[Structured object records]

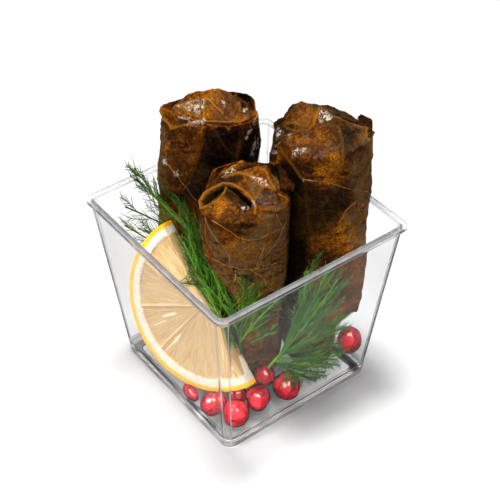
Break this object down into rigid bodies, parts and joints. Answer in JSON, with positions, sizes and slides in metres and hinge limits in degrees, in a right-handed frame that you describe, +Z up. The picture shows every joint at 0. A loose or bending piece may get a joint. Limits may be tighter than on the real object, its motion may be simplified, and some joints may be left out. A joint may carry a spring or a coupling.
{
  "type": "dolma in a cup",
  "caption": "Stuffed vine leaf rolls standing in a clear tapered square cup with a half slice of lemon, dill sprigs and pomegranate seeds.",
  "frame": {"origin": "centre of the cup's underside, on the surface it stands on", "axes": "+Z up; +X and +Y are square to the cup's walls; the corner between +X and -Y faces the viewer of the picture"},
  "size_m": [0.066, 0.066, 0.0869],
  "materials": {
    "cup": "clear polished plastic",
    "dolma": "oily cooked vine leaf",
    "lemon": "moist",
    "dill": "soft leaf",
    "seed": "wet and glossy"
  },
  "bodies": {
    "root": {"cup": "cup", "dolma_left": "dolma", "dolma_right": "dolma", "dolma_front": "dolma", "lemon_slice": "lemon", "dill_left": "dill", "dill_front": "dill", "dill_right": "dill", "pomegranate_seed_1": "seed", "pomegranate_seed_2": "seed", "pomegranate_seed_3": "seed", "pomegranate_seed_4": "seed", "pomegranate_seed_5": "seed", "pomegranate_seed_6": "seed", "pomegranate_seed_7": "seed", "pomegranate_seed_8": "seed"}
  },
  "joints": []
}
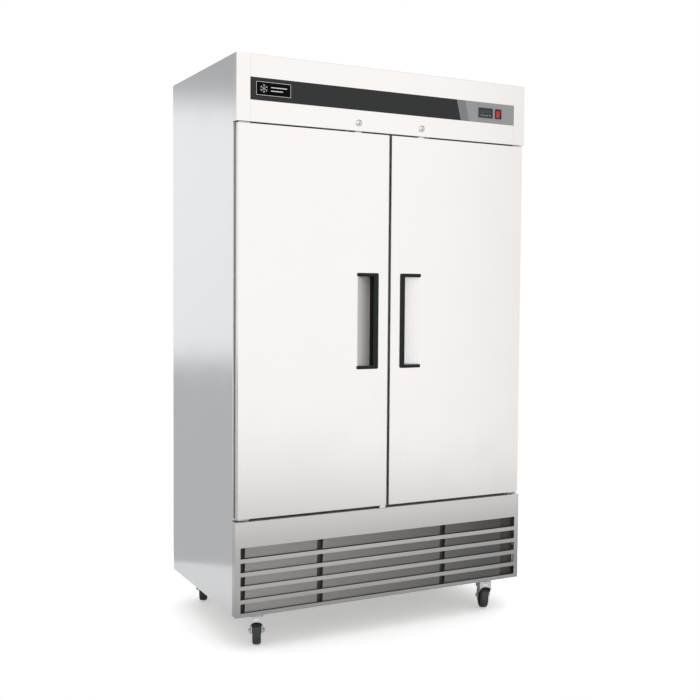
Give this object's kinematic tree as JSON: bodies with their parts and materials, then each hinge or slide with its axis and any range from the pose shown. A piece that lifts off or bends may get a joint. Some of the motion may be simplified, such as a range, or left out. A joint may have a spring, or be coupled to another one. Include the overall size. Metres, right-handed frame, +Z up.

* **What is needed**
Copy out the whole listing exactly.

* **Result below**
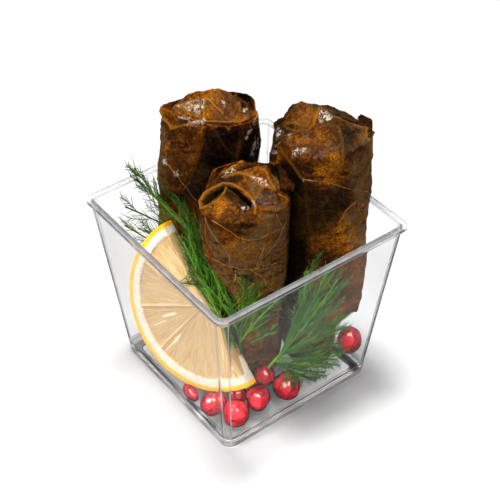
Break this object down into rigid bodies, parts and joints. Answer in JSON, with positions, sizes and slides in metres and hinge limits in degrees, in a right-handed frame that you describe, +Z up. The picture shows every joint at 0. A loose or bending piece may get a joint. Limits may be tighter than on the real object, its motion may be simplified, and some joints may be left out. A joint may carry a spring or a coupling.
{
  "type": "dolma in a cup",
  "caption": "Stuffed vine leaf rolls standing in a clear tapered square cup with a half slice of lemon, dill sprigs and pomegranate seeds.",
  "frame": {"origin": "centre of the cup's underside, on the surface it stands on", "axes": "+Z up; +X and +Y are square to the cup's walls; the corner between +X and -Y faces the viewer of the picture"},
  "size_m": [0.066, 0.066, 0.0869],
  "materials": {
    "cup": "clear polished plastic",
    "dolma": "oily cooked vine leaf",
    "lemon": "moist",
    "dill": "soft leaf",
    "seed": "wet and glossy"
  },
  "bodies": {
    "root": {"cup": "cup", "dolma_left": "dolma", "dolma_right": "dolma", "dolma_front": "dolma", "lemon_slice": "lemon", "dill_left": "dill", "dill_front": "dill", "dill_right": "dill", "pomegranate_seed_1": "seed", "pomegranate_seed_2": "seed", "pomegranate_seed_3": "seed", "pomegranate_seed_4": "seed", "pomegranate_seed_5": "seed", "pomegranate_seed_6": "seed", "pomegranate_seed_7": "seed", "pomegranate_seed_8": "seed"}
  },
  "joints": []
}
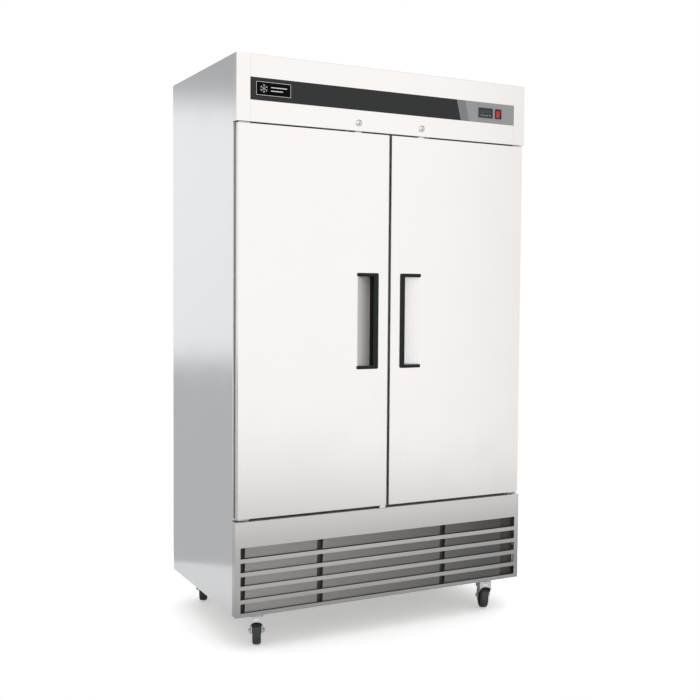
Give this object's kinematic tree as JSON: bodies with their parts and materials, then each hinge or slide with its axis and any range from the pose shown. A piece that lifts off or bends may get a joint. Some of the motion may be simplified, such as a range, or left out. A joint may have a spring, or be coupled to another one. Include the overall size. Metres, right-handed frame, +Z up.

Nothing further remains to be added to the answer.